▶ **Given entries**
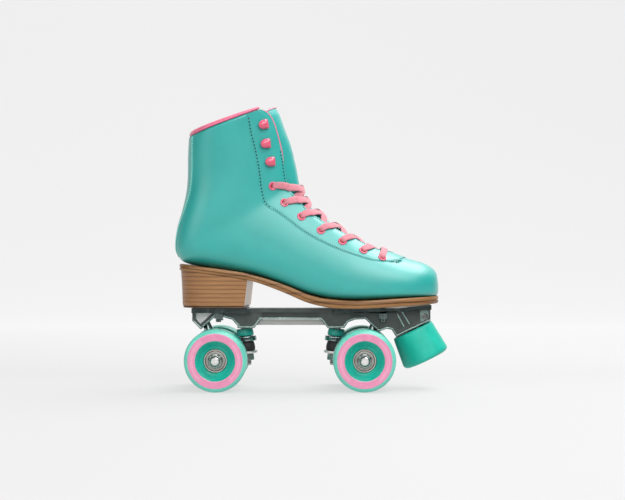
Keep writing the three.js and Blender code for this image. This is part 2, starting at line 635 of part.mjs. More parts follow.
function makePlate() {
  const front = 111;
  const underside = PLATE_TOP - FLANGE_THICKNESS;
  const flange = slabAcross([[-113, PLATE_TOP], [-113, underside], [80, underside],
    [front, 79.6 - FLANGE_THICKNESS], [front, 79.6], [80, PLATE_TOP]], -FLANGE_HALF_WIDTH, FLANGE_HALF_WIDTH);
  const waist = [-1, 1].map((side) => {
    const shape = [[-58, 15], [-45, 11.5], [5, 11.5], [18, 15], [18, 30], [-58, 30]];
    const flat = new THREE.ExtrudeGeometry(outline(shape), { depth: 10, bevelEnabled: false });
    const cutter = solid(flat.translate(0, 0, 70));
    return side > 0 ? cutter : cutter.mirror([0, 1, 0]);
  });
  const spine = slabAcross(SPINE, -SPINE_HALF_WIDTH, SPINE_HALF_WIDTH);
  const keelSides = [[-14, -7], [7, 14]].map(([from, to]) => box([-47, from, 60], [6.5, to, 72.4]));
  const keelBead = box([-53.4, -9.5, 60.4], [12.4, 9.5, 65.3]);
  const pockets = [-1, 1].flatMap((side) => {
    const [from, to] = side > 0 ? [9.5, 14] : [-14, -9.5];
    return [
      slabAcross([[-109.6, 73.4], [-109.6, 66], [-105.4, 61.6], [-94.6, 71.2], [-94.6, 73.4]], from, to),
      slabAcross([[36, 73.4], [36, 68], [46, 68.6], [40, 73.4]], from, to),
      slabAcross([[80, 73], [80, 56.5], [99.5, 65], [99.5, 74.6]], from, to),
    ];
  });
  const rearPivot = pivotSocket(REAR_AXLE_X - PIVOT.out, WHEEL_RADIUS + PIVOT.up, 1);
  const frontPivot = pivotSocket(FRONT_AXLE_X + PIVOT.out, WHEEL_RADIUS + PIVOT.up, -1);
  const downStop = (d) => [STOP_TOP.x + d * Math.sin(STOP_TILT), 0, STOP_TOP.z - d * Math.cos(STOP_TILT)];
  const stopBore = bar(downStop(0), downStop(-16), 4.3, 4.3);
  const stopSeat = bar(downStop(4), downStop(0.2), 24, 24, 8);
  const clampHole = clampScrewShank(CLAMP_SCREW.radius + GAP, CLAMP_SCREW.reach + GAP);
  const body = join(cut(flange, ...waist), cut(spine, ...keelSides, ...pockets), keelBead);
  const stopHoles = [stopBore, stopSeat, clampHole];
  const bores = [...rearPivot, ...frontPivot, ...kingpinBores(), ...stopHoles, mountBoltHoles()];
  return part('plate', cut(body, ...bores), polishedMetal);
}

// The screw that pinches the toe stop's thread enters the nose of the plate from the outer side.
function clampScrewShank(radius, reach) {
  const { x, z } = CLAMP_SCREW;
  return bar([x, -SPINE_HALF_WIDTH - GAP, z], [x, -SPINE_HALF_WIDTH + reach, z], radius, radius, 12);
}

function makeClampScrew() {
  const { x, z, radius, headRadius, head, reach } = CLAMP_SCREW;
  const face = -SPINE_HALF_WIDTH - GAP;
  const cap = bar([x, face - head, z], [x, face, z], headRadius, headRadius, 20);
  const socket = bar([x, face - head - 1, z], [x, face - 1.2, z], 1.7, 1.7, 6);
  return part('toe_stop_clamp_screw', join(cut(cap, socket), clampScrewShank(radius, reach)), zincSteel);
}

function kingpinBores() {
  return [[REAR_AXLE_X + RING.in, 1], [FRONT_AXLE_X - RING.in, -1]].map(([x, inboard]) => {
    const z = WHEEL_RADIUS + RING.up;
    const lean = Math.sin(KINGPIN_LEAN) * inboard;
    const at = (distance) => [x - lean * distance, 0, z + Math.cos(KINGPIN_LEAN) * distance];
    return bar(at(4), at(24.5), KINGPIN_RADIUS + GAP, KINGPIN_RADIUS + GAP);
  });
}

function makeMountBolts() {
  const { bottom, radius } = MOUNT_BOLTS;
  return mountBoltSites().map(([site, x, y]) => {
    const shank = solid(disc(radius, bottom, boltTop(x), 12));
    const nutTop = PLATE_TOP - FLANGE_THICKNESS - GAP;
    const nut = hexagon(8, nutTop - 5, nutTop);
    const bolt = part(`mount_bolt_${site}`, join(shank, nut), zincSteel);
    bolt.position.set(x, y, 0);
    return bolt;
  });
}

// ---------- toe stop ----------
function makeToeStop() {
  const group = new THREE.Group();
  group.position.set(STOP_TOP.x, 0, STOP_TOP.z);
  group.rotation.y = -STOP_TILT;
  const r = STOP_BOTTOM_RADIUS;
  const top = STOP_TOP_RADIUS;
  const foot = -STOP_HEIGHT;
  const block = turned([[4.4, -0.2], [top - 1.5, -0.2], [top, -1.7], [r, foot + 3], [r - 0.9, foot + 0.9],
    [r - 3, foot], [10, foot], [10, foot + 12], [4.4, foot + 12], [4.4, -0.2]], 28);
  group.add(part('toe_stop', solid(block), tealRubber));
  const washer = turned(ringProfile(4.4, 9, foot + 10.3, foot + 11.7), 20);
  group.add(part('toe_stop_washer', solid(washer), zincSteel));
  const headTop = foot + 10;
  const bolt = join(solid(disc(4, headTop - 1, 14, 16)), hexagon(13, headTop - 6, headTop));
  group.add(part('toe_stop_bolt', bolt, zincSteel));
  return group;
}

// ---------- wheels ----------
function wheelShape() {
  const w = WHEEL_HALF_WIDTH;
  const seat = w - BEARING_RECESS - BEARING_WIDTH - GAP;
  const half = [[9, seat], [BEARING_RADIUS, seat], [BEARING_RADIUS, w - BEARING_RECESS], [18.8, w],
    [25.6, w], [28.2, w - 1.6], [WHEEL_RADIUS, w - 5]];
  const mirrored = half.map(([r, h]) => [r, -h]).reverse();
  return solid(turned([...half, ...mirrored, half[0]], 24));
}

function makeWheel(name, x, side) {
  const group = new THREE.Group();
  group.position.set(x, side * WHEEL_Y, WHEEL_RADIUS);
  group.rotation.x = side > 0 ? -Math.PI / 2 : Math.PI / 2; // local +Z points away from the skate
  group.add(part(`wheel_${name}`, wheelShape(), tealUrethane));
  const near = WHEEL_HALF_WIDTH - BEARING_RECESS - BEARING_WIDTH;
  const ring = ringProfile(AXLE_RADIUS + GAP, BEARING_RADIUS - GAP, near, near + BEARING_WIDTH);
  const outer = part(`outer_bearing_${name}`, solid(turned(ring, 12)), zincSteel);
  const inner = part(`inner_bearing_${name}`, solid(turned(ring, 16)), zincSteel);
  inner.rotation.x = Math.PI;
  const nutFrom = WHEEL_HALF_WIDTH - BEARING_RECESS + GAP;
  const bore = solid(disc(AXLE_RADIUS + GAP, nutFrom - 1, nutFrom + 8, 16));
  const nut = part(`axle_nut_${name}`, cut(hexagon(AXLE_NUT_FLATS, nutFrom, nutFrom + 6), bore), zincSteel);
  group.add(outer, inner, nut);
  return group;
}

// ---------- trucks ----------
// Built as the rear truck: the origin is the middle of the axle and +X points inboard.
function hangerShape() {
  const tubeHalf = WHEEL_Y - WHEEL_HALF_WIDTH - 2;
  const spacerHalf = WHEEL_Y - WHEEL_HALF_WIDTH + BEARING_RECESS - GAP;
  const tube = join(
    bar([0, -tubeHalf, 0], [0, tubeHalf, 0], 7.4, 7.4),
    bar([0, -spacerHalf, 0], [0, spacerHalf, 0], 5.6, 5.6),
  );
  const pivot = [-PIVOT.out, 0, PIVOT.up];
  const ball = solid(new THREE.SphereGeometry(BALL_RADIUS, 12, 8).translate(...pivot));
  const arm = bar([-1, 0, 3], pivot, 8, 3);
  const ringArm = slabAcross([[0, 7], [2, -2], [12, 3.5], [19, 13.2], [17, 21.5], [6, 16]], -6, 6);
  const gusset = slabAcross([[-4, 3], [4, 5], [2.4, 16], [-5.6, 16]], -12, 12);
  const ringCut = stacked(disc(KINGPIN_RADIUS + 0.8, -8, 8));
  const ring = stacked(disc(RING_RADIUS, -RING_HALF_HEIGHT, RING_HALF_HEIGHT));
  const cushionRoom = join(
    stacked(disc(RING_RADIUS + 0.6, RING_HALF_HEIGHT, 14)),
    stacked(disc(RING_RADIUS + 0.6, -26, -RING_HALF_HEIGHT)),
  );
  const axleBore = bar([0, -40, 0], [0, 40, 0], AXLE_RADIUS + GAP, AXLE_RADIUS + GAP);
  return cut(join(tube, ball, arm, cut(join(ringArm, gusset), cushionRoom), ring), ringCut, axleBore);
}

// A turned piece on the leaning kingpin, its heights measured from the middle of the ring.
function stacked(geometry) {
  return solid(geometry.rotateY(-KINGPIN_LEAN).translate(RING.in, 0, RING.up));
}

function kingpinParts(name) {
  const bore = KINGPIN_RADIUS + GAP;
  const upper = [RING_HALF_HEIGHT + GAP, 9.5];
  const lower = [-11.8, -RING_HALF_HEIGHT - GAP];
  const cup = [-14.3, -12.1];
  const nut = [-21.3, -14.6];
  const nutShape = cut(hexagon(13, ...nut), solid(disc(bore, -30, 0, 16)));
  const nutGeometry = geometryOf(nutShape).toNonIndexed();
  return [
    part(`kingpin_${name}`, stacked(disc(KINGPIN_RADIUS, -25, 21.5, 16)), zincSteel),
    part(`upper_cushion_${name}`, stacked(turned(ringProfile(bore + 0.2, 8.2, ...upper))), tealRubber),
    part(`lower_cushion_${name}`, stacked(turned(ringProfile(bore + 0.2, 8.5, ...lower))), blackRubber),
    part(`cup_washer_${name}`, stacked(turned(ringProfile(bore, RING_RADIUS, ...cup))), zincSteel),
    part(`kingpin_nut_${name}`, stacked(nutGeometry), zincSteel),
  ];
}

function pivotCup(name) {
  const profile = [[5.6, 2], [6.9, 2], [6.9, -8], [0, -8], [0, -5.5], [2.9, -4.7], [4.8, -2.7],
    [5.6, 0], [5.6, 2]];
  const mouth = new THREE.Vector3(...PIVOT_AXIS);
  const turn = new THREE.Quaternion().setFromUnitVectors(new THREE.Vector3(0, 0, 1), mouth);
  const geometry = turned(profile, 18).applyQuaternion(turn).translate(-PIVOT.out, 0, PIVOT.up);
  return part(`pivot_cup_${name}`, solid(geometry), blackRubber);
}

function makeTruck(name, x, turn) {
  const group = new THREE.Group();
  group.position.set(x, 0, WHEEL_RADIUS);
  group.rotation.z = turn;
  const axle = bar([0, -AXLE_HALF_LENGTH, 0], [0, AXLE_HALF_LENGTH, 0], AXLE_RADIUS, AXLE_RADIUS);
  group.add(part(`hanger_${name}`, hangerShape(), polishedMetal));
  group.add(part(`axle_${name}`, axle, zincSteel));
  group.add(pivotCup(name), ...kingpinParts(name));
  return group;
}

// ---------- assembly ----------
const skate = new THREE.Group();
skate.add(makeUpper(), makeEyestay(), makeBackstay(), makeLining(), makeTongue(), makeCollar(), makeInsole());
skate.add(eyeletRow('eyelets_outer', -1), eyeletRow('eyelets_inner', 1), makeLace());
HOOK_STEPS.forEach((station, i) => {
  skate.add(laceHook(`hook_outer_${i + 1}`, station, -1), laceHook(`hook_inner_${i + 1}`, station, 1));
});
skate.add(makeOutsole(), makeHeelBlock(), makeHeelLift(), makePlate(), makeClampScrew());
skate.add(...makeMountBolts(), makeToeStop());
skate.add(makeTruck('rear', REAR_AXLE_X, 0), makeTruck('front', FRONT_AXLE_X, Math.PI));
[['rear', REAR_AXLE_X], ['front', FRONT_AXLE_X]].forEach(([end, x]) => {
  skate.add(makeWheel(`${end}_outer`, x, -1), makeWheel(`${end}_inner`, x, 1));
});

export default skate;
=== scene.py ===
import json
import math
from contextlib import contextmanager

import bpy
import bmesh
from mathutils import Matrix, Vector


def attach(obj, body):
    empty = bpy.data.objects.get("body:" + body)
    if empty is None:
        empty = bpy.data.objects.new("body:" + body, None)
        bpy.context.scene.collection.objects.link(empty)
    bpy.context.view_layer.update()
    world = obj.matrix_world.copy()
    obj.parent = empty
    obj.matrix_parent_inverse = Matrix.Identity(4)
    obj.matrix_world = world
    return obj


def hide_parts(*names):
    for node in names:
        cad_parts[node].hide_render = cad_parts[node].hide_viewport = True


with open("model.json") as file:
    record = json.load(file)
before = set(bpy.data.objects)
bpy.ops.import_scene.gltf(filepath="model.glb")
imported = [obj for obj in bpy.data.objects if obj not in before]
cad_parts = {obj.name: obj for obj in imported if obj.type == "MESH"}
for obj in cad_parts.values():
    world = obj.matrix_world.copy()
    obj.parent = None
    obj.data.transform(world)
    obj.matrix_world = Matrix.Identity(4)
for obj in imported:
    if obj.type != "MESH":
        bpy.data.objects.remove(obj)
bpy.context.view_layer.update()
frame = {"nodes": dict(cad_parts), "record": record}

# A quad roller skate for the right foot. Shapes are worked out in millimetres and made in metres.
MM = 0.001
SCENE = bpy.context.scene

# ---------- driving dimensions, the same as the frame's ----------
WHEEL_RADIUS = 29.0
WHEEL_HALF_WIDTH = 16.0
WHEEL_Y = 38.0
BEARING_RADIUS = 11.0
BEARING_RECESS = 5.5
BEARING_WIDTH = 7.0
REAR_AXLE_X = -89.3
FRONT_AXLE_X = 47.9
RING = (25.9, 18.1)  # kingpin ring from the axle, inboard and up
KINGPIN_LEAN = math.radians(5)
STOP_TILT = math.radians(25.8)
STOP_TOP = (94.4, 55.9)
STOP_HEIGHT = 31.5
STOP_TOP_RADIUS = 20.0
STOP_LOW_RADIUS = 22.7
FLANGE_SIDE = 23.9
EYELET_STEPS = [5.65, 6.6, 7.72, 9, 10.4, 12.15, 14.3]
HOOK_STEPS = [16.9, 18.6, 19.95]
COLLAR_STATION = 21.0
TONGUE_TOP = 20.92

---

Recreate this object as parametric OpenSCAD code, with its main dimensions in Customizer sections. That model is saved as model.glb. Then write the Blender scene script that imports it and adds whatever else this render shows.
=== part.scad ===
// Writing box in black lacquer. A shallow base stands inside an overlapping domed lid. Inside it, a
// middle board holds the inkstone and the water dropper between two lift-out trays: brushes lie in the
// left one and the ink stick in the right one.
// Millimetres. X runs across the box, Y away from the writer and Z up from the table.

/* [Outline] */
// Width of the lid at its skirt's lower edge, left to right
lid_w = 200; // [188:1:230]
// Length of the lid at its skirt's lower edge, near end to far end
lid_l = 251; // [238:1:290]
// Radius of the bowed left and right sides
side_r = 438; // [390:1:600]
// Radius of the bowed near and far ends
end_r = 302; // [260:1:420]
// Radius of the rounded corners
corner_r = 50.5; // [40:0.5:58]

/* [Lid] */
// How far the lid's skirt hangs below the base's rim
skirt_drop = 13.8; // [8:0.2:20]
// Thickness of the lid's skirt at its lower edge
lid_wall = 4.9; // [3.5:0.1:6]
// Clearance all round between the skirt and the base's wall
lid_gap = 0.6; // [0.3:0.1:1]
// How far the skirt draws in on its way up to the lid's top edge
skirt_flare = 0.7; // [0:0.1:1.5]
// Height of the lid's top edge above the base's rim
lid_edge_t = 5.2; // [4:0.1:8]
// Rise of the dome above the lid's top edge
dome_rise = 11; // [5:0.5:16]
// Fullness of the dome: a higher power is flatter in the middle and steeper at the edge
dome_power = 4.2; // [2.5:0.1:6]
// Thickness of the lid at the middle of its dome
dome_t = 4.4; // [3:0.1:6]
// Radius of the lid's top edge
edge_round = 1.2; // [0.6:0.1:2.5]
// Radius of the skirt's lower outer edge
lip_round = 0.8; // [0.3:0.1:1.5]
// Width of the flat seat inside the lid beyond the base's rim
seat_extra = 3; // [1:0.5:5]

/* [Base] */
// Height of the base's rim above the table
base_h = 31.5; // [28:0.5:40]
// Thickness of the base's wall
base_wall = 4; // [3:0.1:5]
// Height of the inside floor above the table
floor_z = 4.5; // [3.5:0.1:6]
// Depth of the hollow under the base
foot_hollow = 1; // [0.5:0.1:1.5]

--

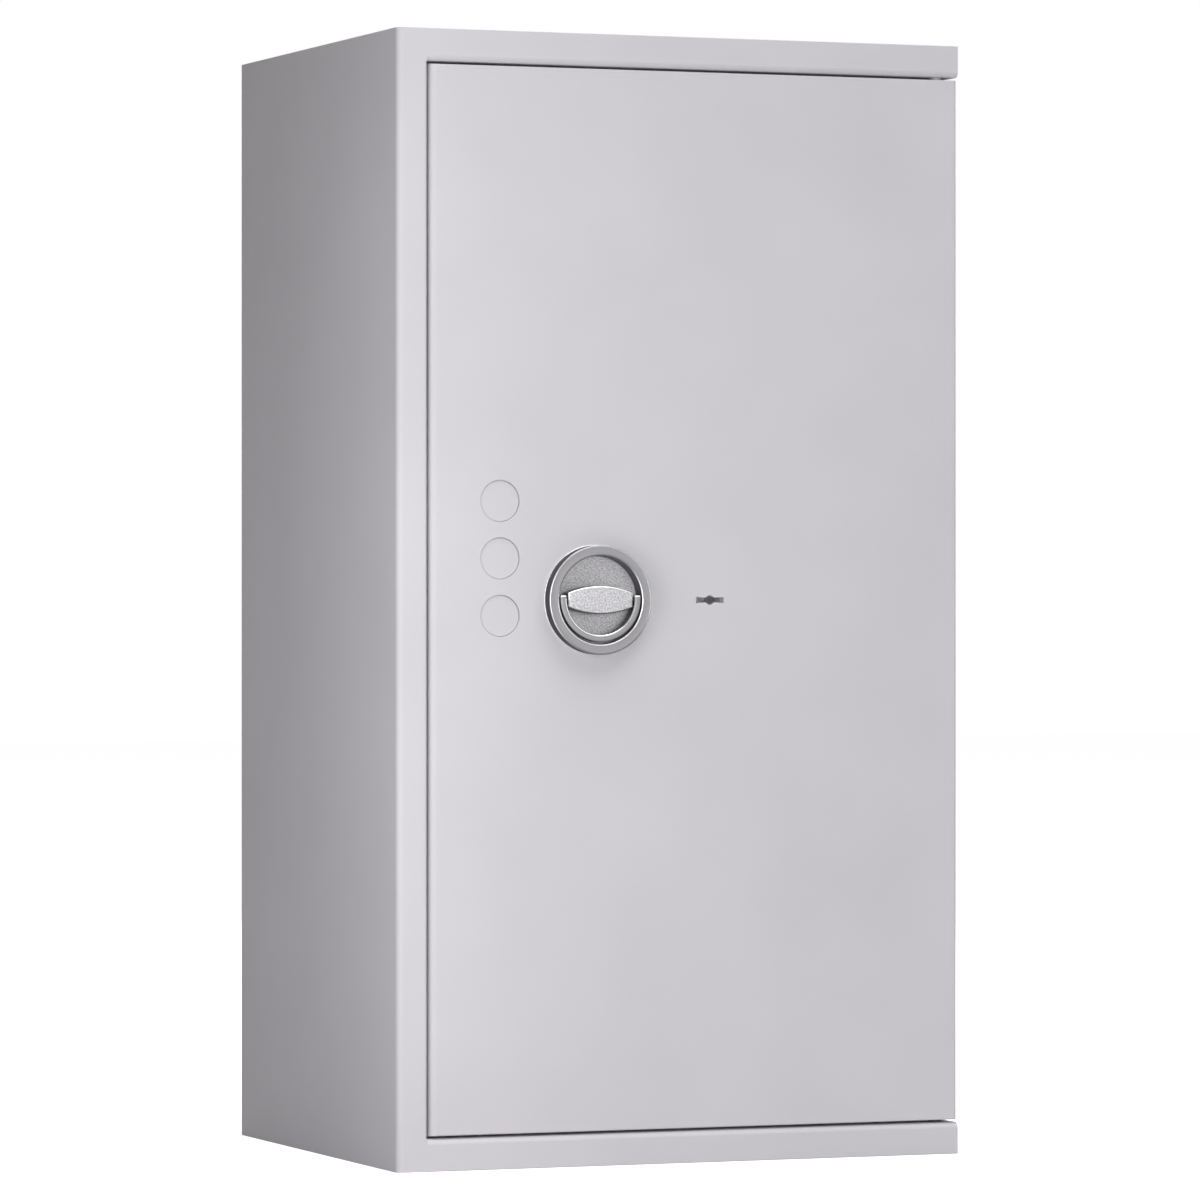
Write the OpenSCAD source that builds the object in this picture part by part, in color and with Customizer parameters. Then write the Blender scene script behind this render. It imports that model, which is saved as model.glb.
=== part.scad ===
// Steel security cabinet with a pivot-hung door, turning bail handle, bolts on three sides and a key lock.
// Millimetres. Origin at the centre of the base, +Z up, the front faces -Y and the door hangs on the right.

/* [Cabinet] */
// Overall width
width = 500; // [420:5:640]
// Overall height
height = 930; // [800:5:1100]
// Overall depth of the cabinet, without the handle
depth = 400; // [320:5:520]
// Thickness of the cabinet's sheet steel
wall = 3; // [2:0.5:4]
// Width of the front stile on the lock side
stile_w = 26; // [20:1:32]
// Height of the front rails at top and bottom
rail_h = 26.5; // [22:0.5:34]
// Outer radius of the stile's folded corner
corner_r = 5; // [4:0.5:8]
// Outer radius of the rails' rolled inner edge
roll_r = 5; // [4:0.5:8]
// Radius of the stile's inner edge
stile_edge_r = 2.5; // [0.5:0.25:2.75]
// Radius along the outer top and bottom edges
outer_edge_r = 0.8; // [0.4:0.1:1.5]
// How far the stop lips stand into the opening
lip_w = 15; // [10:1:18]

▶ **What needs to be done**
Write only the number of lines in the data above that include "imported".

▶ **Solved exercise**
3